In a similar vein, he labels the Cyber-age catchphrase "free/open access" a religious idea, one that will take 10 years for committed fanatics to give up.
If Lanier is not one of the Internet's direct inventors, he is certainly one of its early and most diligent evangelists, and his personable, histrionic-free tone sweetens the bitter pill of what amounts to a gentle Jeremiad. It's like hearing Robert Oppenheimer warn about the effects of splitting atoms.
Lanier offers compelling examples, even if some sound arcane or have no apparent connection to the topic. One such illustrative tale concerns a powerhouse English mathematician named Alan Turing, who cracked the Nazis' communication code, helped to design the original computer, and — presumably because of government-forced hormone treatments meant to undo his homosexuality — ate a cyanide-laced apple in his own lab.
But other points are devastatingly relevant, including Lanier's observation about the kinds of people who have been put out of work because of Web 2.0: musicians, journalists, illustrators and — ironically — computer programmers. Worse, he says, this list will grow and grow and grow.

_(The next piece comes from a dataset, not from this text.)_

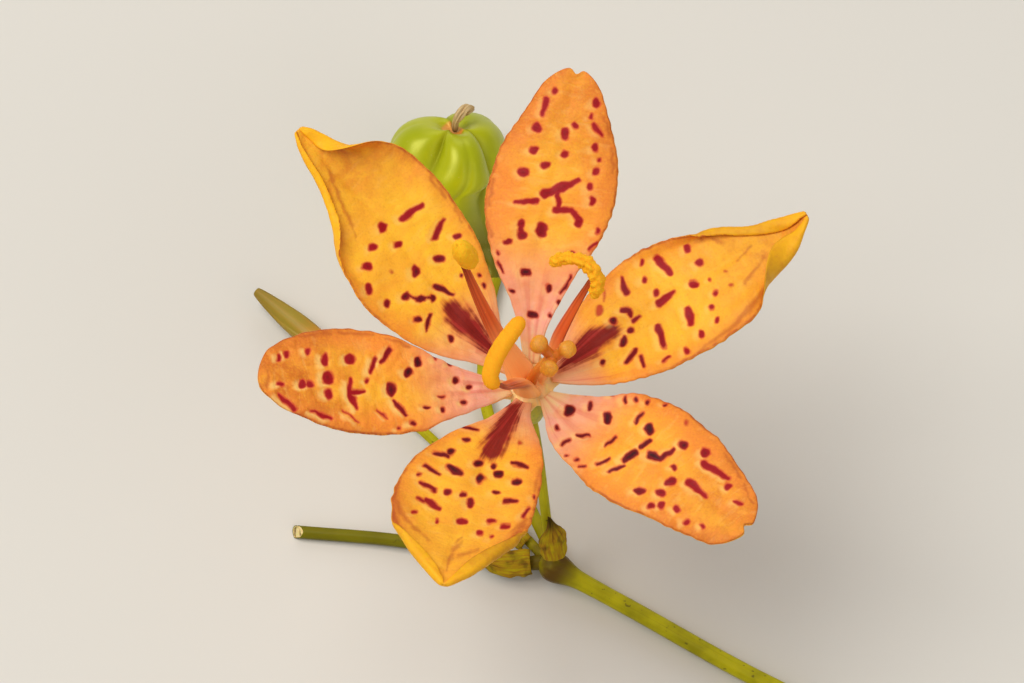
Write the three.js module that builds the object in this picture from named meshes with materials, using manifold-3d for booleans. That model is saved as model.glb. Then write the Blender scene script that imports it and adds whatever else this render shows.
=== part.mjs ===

The crowd is smart, quirky. The funniest yet most sociogeographically telling comment comes during the post-talk Q & A session, when a middle-aged man with a ponytail asks about the act of reading aloud and uninterrupted James Joyce's Finnegans Wake, as a sort of analogy to a computational operation.
Lanier replies: "I can't repeat these questions to my San Francisco friends. They won't believe me."
Alas, this crowd of Angelenos is not as dumb as it's supposed to be.